First, do we as a society - and hence, judges and lawyers, as representatives of that society - mean to convey by "reasonable doubt" that level of reasonableness that gives us sufficient comfort with our verdicts to live with ourselves, and do jurors (implicitly?) know to interpret the phrase through that lens? Along those lines, do the demands for an adequate comfort level change over time? In 1600's Salem, the populace appeared to be relatively comfortable (but maybe not, given some historical accounts) with tests of guilt that were truly random - does she float? Today, we probably do somewhat better in determining whether the accused actually did what she or her is accused of, but we obviously don't do it perfectly - so have the demands of achieving a sufficient comfort level increased with improving crime-detection technology? Does the definition of "reasonable" change in accord with the times?

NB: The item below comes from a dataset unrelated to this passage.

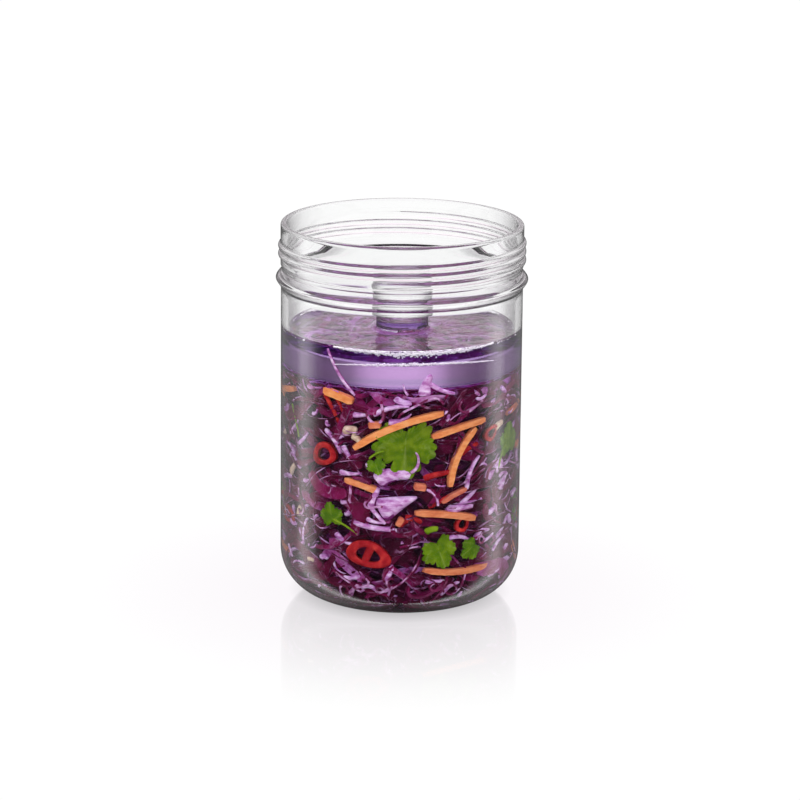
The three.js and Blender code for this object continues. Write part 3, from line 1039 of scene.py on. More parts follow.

Second, do jurors themselves interpret the phrase as to accord with intuitive notions of justice? Does the phrase reasonable doubt drop out and get displaced by gut feelings? Are jurors doing anything different than what readers of sports news doing right now as they determine whether Brian McNamee? or Roger Clemens is telling the truth?

5) How do the alternatives to the jury system play into some of these things? One alternative - trial by judge - is frowned upon for several reasons. First, it is seen as elitist, and it is presumed that the people would not be happy if their liberty depended solely on state actors. Second, there is a fear that trial by judges would get us closer to a police state. But what about the power judges already have to "take the case away from the jury" through JML. Is this power exercised often enough that we do, in effect, have a system of trials by judge? Or do we really allow the community to have its say through jury-driven decisions? Clearly, some lawyers in certain types of cases continue to believe that jury trials produce much higher likelihoods of success, though some studies cited in our Civil Procedure casebook found that judges and juries tend to reach verdicts of "liable" about the same proportion of the time (I believe that the confounding factor - that the cases that are tried by judges might differ in relevant ways from the cases tried by juries - was not taken into account).

7) Many, many trials turn on the competing credibility of various witnesses. Studies show that most people are not better than chance at telling when someone is lying (I think - have to look this up). One exception was secret service agents. Why don't we have secret service agents as jurors? Or rather, why don't we have professional jurors, with the kind of training that makes secret service agents good at seeing who's telling the truth? This presumably creates the same criticisms directed at a system with all bench trials - but isn't it better, because at least we're making some attempt to see who's actually telling the truth? Still, even secret service agents obviously were not fallible. When most cases turn on competing credibility, and when we have no lie detectors, isn't it clear that trials are just probabilistic, and if so, aren't there cheaper ways of rolling the dice?